BEGIN Supplied information

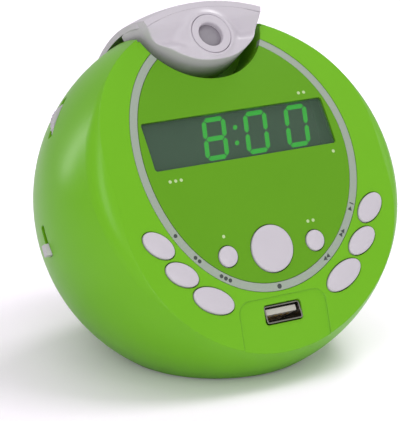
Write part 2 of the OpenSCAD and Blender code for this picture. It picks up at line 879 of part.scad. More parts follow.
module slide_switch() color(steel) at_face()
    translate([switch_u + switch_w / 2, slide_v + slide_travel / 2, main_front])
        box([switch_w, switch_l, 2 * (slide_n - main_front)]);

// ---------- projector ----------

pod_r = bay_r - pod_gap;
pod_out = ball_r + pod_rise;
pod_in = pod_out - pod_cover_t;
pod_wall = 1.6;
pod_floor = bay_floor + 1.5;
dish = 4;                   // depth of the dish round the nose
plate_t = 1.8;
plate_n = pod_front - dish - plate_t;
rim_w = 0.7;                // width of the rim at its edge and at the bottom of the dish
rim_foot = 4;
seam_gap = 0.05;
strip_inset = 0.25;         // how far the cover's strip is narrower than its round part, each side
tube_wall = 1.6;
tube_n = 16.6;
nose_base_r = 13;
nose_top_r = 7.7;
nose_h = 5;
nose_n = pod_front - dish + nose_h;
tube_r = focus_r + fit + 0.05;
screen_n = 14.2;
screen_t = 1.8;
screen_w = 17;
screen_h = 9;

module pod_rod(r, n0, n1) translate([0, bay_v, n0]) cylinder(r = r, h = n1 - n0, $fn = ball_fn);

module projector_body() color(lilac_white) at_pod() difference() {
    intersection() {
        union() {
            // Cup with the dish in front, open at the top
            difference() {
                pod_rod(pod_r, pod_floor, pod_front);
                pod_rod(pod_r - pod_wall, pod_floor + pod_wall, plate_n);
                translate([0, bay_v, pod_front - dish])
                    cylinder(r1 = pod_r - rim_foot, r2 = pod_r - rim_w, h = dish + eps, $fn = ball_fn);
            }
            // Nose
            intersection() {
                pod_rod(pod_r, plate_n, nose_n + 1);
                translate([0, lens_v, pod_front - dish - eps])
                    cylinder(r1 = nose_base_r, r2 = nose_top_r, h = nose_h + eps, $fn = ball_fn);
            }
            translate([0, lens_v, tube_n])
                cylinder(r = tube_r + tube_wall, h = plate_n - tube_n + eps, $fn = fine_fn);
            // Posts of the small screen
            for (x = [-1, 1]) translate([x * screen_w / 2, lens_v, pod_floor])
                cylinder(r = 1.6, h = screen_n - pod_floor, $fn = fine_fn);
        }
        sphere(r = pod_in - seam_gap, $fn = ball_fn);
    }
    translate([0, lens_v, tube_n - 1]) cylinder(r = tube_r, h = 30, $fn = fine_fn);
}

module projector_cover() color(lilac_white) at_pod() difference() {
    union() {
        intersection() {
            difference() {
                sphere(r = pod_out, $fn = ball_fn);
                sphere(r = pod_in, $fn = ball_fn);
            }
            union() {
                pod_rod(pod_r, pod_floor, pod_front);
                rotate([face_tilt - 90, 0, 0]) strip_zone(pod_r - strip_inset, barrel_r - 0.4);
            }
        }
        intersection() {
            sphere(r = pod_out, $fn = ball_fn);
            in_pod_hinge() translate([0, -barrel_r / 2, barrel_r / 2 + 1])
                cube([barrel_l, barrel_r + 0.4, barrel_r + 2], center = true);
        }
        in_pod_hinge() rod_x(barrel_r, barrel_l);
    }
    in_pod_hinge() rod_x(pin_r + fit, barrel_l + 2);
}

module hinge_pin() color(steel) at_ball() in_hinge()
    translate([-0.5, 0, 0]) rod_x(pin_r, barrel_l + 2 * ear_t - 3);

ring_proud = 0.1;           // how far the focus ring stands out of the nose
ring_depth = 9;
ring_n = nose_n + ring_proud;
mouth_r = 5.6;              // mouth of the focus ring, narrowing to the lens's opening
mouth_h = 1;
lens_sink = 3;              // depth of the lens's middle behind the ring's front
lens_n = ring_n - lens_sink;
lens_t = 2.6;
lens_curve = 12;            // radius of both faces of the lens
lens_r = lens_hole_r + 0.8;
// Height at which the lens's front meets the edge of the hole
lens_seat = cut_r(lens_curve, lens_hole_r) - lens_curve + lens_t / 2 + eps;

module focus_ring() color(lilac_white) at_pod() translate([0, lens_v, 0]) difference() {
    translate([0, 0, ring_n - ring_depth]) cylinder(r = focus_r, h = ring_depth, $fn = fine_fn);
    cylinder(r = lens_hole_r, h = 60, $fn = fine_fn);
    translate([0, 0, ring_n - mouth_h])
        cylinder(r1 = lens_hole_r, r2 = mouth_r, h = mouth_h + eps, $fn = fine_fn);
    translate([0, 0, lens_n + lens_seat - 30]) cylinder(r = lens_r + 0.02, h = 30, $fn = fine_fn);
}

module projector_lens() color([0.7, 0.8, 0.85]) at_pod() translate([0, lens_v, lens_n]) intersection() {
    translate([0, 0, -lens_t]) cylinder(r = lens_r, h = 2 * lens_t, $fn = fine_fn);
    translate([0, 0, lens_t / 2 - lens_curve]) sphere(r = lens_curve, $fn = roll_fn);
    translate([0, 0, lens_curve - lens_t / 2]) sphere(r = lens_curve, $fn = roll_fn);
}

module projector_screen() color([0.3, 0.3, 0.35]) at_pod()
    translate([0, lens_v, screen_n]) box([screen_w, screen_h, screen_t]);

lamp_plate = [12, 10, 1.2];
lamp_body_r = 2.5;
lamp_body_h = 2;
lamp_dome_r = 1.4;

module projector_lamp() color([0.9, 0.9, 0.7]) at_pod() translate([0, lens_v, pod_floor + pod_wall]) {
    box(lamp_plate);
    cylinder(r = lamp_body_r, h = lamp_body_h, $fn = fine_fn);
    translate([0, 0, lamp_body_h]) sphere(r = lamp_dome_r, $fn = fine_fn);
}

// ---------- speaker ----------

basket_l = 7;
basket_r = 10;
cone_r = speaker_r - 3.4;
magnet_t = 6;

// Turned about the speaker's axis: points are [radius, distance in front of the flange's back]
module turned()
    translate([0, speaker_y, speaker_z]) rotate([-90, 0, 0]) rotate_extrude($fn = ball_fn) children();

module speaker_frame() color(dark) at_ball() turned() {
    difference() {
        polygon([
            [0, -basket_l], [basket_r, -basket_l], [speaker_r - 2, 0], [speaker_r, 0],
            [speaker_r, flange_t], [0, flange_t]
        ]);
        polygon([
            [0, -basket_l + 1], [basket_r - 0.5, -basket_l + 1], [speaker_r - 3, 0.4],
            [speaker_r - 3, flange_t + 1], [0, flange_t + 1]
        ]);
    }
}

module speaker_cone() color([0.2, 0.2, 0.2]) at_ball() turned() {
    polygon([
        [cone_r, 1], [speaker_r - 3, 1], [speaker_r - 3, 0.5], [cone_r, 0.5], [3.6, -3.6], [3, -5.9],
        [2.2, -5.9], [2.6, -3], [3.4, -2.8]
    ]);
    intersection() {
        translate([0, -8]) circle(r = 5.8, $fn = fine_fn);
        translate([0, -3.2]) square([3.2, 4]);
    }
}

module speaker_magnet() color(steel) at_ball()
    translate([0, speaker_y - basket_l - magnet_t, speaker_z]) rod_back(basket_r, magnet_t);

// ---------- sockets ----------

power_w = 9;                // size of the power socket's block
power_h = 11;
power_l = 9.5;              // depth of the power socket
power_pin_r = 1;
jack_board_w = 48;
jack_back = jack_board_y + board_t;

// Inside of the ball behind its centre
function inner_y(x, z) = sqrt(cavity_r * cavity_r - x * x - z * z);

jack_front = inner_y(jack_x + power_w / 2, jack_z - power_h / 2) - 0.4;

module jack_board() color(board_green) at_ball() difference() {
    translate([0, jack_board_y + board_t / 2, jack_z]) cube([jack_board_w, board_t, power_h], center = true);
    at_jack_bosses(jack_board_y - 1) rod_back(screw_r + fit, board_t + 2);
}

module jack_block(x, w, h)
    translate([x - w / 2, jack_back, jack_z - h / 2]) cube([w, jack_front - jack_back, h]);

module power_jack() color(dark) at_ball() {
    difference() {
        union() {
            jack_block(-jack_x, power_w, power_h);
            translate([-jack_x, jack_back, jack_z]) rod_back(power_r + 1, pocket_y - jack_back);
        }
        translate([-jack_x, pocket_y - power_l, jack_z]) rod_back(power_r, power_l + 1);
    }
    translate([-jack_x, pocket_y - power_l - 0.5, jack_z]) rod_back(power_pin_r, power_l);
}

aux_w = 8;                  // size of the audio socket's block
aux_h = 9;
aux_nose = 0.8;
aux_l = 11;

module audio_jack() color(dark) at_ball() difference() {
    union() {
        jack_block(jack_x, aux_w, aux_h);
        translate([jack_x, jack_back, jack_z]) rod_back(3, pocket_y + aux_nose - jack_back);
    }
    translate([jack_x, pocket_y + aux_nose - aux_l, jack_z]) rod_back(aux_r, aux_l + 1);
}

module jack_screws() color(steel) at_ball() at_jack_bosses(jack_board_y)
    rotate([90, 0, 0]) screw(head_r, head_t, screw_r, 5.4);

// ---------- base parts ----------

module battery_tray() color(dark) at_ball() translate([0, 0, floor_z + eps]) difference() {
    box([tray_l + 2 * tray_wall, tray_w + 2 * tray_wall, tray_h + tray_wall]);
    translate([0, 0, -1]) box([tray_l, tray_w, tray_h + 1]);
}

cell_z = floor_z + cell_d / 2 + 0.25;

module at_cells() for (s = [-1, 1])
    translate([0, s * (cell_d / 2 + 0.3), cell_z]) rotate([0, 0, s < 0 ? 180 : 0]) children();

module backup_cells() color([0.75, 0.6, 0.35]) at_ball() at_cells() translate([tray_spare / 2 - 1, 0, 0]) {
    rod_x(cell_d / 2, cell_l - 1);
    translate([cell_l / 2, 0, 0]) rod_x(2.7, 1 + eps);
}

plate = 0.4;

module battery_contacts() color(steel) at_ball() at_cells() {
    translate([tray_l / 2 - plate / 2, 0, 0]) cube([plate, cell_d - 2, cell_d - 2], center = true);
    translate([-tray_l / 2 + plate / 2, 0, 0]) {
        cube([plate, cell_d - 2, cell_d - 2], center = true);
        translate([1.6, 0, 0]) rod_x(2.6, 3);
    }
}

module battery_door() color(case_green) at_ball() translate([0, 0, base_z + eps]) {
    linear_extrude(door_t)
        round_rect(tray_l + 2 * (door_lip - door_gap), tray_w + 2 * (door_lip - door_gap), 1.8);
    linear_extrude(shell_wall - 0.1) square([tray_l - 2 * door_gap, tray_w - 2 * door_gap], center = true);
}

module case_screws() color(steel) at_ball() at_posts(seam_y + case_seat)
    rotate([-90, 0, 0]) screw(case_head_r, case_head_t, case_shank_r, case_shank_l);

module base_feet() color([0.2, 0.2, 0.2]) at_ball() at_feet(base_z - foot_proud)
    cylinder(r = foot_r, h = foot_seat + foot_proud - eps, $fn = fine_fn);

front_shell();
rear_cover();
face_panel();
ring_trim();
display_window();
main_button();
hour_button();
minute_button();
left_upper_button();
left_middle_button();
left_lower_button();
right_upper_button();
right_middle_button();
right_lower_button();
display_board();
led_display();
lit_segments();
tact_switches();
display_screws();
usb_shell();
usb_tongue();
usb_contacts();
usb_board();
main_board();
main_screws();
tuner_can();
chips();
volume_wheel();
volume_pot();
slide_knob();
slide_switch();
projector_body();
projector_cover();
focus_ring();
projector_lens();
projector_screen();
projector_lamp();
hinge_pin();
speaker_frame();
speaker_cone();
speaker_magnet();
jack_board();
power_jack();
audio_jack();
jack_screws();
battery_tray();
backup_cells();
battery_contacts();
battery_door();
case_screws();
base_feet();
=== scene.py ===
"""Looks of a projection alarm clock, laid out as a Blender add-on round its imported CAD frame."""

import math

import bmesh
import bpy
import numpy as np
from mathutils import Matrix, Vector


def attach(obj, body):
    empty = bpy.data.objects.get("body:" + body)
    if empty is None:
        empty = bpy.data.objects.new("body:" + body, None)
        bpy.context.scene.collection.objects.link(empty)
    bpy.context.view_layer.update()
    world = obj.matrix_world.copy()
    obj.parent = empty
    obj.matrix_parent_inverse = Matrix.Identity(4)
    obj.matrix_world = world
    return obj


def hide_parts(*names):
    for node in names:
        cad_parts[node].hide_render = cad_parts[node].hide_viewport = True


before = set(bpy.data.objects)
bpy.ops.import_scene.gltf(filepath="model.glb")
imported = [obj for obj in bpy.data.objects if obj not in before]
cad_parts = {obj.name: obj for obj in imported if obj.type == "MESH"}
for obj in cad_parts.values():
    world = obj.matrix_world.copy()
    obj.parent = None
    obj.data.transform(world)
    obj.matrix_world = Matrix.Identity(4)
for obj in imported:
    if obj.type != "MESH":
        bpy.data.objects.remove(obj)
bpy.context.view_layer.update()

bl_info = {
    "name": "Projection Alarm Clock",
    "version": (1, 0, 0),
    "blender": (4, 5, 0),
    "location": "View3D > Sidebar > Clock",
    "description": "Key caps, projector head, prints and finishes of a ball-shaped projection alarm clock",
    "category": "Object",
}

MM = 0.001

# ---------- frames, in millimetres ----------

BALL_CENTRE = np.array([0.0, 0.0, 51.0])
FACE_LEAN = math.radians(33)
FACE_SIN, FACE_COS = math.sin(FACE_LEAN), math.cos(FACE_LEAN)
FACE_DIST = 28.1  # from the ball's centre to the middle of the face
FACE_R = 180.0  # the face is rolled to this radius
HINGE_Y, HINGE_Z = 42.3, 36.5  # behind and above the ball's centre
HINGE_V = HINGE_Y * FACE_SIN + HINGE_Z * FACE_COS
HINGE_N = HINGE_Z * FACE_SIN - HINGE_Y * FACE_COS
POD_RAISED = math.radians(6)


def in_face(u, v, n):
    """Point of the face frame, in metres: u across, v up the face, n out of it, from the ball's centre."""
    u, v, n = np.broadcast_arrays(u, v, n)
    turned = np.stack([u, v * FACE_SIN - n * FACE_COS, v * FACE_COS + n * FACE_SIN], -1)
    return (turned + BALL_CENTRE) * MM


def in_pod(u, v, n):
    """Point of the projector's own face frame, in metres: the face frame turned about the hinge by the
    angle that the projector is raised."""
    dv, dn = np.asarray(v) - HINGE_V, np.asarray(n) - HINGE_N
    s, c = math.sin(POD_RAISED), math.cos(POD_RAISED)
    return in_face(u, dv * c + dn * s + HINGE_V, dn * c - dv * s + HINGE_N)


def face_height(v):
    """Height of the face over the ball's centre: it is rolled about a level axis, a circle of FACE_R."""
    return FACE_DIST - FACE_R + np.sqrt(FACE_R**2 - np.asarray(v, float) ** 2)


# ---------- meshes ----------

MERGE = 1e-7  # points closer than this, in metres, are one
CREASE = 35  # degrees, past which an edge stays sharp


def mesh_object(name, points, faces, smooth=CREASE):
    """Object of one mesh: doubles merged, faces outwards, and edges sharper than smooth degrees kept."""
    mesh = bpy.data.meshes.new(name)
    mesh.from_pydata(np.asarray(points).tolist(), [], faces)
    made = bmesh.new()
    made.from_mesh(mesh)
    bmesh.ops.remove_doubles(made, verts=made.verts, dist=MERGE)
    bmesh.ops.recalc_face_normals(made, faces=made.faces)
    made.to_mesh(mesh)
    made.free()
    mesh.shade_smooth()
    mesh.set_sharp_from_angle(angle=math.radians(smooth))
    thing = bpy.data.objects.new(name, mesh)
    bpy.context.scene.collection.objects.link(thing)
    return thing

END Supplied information

** Exercise prompt **
Give back exactly the lines from the line that has "front_shell();" to the line that has "obj.parent = empty", both included, and leave out all others.

** Reply **
front_shell();
rear_cover();
face_panel();
ring_trim();
display_window();
main_button();
hour_button();
minute_button();
left_upper_button();
left_middle_button();
left_lower_button();
right_upper_button();
right_middle_button();
right_lower_button();
display_board();
led_display();
lit_segments();
tact_switches();
display_screws();
usb_shell();
usb_tongue();
usb_contacts();
usb_board();
main_board();
main_screws();
tuner_can();
chips();
volume_wheel();
volume_pot();
slide_knob();
slide_switch();
projector_body();
projector_cover();
focus_ring();
projector_lens();
projector_screen();
projector_lamp();
hinge_pin();
speaker_frame();
speaker_cone();
speaker_magnet();
jack_board();
power_jack();
audio_jack();
jack_screws();
battery_tray();
backup_cells();
battery_contacts();
battery_door();
case_screws();
base_feet();
=== scene.py ===
"""Looks of a projection alarm clock, laid out as a Blender add-on round its imported CAD frame."""

import math

import bmesh
import bpy
import numpy as np
from mathutils import Matrix, Vector


def attach(obj, body):
    empty = bpy.data.objects.get("body:" + body)
    if empty is None:
        empty = bpy.data.objects.new("body:" + body, None)
        bpy.context.scene.collection.objects.link(empty)
    bpy.context.view_layer.update()
    world = obj.matrix_world.copy()
    obj.parent = empty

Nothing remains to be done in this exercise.